→ **Task to complete**
Gather every line that includes the word "materials", please.

→ **Given information**
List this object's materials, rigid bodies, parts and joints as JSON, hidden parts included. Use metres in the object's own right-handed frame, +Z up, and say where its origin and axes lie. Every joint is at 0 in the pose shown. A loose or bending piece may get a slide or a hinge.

...

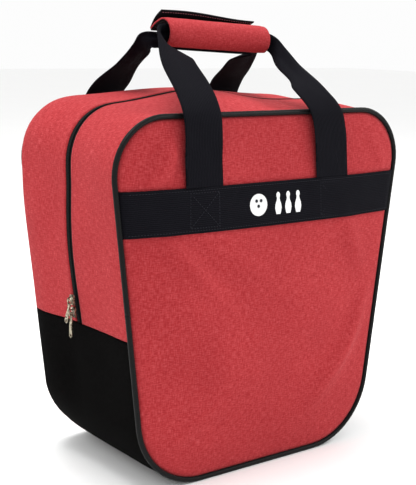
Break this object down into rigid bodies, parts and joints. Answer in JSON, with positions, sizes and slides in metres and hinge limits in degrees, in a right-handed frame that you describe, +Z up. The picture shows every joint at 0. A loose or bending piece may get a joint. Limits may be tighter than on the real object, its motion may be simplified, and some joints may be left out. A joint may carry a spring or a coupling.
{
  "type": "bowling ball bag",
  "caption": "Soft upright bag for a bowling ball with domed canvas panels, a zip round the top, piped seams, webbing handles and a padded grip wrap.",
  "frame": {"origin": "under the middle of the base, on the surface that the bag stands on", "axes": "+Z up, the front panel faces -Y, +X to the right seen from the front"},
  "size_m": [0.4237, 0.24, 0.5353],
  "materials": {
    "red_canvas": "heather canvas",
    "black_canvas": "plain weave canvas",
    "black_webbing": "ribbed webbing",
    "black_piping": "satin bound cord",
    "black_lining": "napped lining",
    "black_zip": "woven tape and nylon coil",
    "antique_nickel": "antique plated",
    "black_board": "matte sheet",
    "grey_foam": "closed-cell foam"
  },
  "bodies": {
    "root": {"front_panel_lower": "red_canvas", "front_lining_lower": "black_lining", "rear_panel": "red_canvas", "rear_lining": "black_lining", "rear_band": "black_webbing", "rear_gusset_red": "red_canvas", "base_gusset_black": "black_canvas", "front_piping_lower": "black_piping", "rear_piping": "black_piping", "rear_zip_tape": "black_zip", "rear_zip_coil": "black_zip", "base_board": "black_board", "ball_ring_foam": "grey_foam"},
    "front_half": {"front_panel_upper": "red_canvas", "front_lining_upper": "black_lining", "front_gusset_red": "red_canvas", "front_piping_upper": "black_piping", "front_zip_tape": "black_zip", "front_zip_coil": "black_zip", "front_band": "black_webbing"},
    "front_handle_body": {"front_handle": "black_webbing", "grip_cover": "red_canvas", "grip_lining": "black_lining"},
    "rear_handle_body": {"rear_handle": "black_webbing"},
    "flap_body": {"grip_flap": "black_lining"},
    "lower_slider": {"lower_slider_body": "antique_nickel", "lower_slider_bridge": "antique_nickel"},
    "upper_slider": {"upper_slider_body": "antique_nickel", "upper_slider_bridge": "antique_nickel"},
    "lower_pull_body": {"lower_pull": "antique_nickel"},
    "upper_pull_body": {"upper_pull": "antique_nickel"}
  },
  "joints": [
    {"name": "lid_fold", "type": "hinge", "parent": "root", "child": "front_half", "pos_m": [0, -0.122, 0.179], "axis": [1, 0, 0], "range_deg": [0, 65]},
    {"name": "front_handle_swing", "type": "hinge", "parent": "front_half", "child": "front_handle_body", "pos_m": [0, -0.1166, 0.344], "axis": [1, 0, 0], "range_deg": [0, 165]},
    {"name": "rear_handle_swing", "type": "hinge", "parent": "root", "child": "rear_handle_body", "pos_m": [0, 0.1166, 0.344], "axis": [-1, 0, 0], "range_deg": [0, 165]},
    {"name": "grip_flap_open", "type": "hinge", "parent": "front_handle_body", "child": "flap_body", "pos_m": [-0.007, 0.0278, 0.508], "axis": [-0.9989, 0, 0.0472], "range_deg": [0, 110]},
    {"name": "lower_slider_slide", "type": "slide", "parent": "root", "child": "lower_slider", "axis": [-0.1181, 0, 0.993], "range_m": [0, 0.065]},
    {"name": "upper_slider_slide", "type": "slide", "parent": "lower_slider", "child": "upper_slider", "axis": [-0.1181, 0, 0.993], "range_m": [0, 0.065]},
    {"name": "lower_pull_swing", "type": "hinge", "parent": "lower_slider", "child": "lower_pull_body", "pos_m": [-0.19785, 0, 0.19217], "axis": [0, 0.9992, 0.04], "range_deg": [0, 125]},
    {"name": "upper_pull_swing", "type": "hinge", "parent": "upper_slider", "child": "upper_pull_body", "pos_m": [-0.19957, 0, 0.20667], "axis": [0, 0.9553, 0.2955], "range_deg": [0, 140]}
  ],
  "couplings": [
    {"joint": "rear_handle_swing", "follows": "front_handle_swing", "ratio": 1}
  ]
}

→ **Task answer**
List this object's materials, rigid bodies, parts and joints as JSON, hidden parts included. Use metres in the object's own right-handed frame, +Z up, and say where its origin and axes lie. Every joint is at 0 in the pose shown. A loose or bending piece may get a slide or a hinge.
  "materials": {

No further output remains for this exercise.